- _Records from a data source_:
** BEGIN **

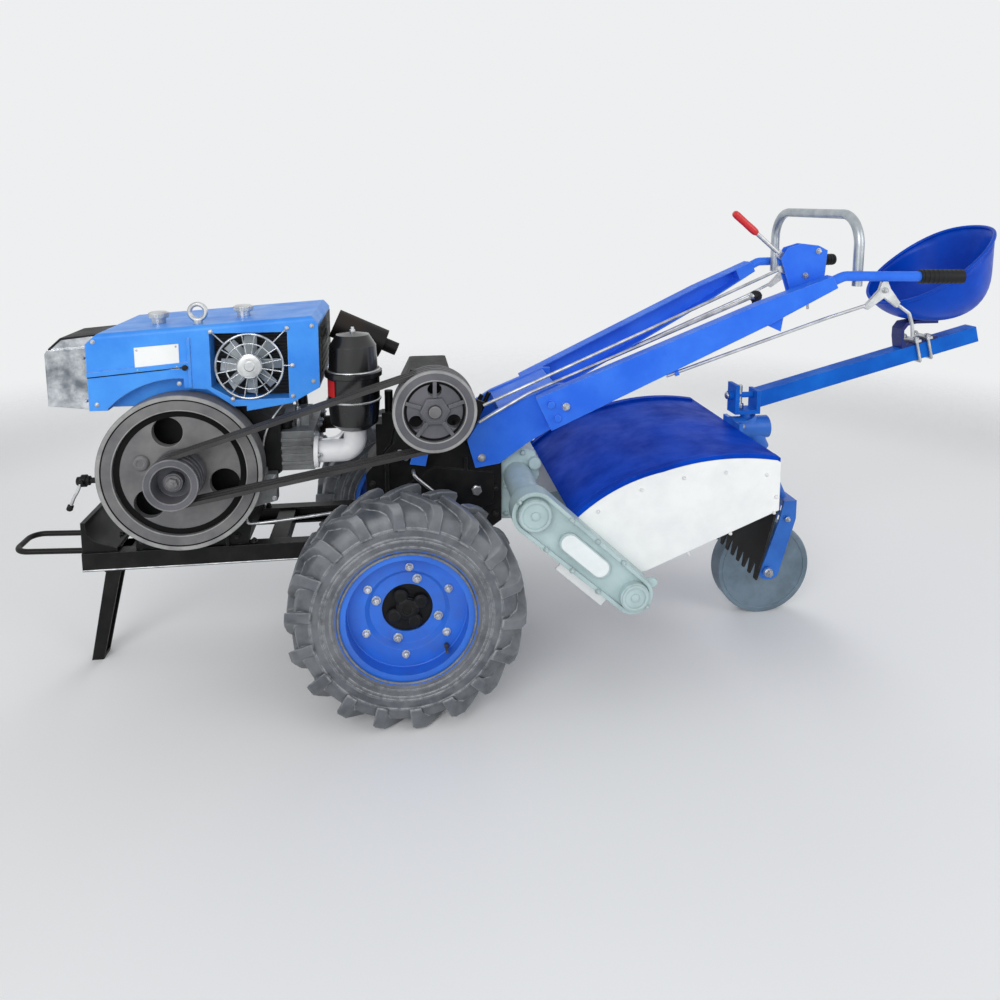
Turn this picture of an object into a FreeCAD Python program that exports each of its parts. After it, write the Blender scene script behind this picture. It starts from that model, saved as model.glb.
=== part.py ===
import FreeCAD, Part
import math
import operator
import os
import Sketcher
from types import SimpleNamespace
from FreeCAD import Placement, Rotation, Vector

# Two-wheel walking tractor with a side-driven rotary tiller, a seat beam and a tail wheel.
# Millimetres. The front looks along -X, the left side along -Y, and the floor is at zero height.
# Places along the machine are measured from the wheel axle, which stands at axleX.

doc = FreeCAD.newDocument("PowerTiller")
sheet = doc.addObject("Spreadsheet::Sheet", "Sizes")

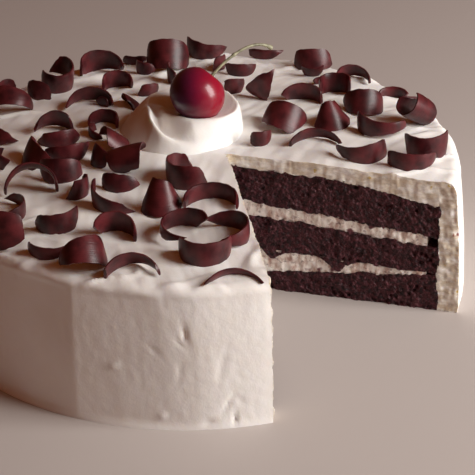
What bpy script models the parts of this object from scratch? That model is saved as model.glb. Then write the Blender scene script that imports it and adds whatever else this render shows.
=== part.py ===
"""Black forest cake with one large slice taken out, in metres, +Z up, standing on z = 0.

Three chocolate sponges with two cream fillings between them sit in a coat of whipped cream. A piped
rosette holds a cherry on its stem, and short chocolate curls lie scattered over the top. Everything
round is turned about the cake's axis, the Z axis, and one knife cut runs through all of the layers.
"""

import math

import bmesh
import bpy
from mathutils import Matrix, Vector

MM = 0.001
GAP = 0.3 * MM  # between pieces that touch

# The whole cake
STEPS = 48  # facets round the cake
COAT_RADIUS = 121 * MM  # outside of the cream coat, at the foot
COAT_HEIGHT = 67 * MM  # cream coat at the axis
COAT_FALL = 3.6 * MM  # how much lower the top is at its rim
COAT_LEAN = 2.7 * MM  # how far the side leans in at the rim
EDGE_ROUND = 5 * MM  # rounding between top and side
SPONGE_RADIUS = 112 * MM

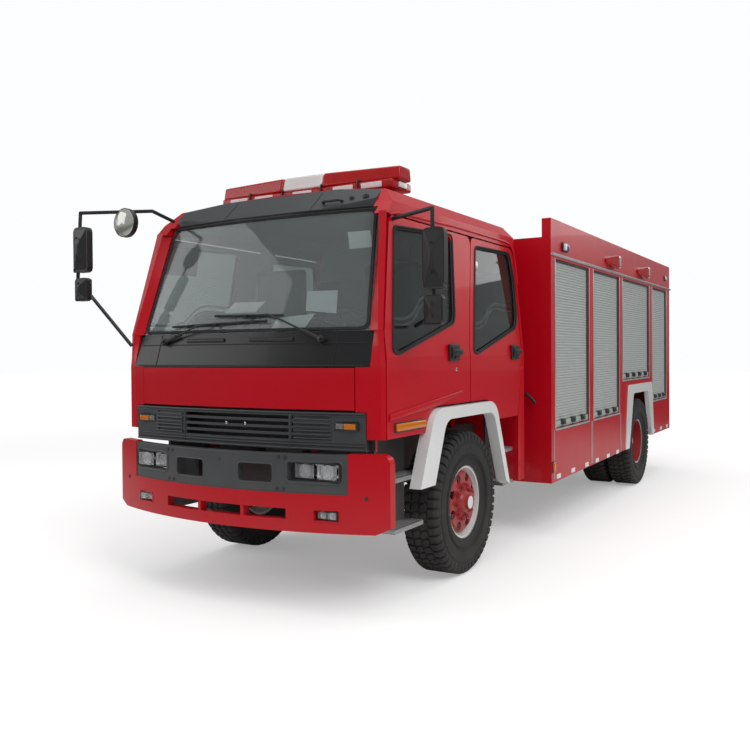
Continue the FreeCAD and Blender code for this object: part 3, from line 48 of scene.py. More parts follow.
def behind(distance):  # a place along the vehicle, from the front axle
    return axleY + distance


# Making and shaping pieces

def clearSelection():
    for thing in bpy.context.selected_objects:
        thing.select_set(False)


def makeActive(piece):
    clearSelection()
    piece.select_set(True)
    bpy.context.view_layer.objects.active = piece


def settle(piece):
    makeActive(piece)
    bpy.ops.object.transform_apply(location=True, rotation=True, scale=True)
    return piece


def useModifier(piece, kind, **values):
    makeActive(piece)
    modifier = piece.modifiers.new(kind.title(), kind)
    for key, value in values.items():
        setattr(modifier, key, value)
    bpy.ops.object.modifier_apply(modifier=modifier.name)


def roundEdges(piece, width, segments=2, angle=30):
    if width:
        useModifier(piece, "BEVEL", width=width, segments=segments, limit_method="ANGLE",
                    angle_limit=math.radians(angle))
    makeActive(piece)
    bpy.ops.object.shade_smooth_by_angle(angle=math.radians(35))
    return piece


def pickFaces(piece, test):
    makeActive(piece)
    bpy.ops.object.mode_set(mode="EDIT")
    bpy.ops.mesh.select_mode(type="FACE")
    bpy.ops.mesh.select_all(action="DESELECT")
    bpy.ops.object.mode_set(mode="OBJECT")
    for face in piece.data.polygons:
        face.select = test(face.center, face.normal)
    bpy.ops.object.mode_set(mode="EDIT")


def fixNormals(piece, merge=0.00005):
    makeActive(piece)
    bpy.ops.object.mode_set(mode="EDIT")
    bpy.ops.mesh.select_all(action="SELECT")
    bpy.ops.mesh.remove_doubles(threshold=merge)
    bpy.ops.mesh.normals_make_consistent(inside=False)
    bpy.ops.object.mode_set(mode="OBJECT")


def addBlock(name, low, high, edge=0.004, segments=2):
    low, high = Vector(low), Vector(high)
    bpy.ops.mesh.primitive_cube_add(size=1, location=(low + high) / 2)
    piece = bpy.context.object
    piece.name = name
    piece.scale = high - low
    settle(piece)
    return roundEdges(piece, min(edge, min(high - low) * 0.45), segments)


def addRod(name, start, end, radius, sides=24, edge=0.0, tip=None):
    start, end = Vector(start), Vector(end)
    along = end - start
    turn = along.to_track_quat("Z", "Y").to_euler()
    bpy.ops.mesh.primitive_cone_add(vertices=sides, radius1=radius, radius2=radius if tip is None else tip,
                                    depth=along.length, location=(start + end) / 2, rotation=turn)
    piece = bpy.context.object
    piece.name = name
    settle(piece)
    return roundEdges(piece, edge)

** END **

- _Exercise task_: Up to and including the line with "standing on z = 0.", repeat the entries exactly, beginning at their first line.

- _Task answer_:
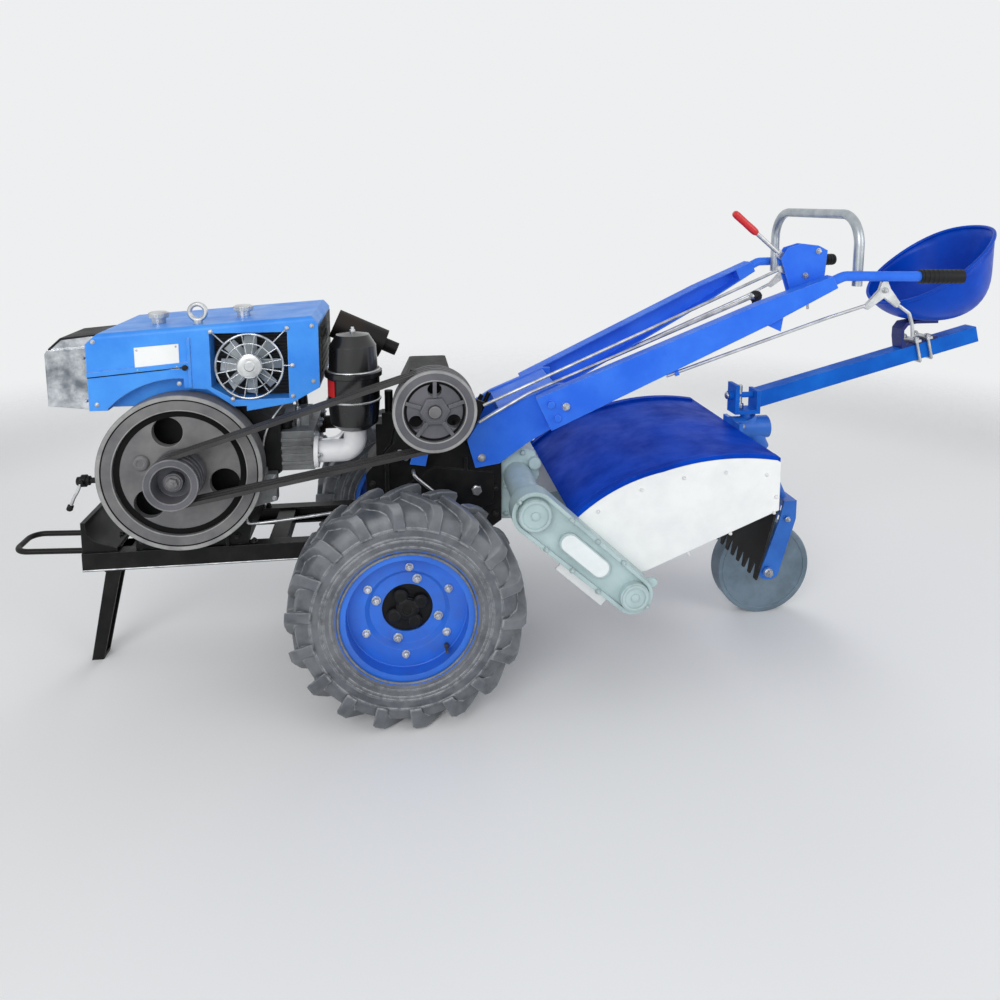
Turn this picture of an object into a FreeCAD Python program that exports each of its parts. After it, write the Blender scene script behind this picture. It starts from that model, saved as model.glb.
=== part.py ===
import FreeCAD, Part
import math
import operator
import os
import Sketcher
from types import SimpleNamespace
from FreeCAD import Placement, Rotation, Vector

# Two-wheel walking tractor with a side-driven rotary tiller, a seat beam and a tail wheel.
# Millimetres. The front looks along -X, the left side along -Y, and the floor is at zero height.
# Places along the machine are measured from the wheel axle, which stands at axleX.

doc = FreeCAD.newDocument("PowerTiller")
sheet = doc.addObject("Spreadsheet::Sheet", "Sizes")

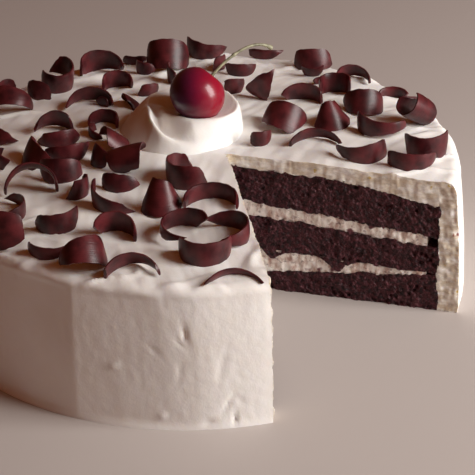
What bpy script models the parts of this object from scratch? That model is saved as model.glb. Then write the Blender scene script that imports it and adds whatever else this render shows.
=== part.py ===
"""Black forest cake with one large slice taken out, in metres, +Z up, standing on z = 0.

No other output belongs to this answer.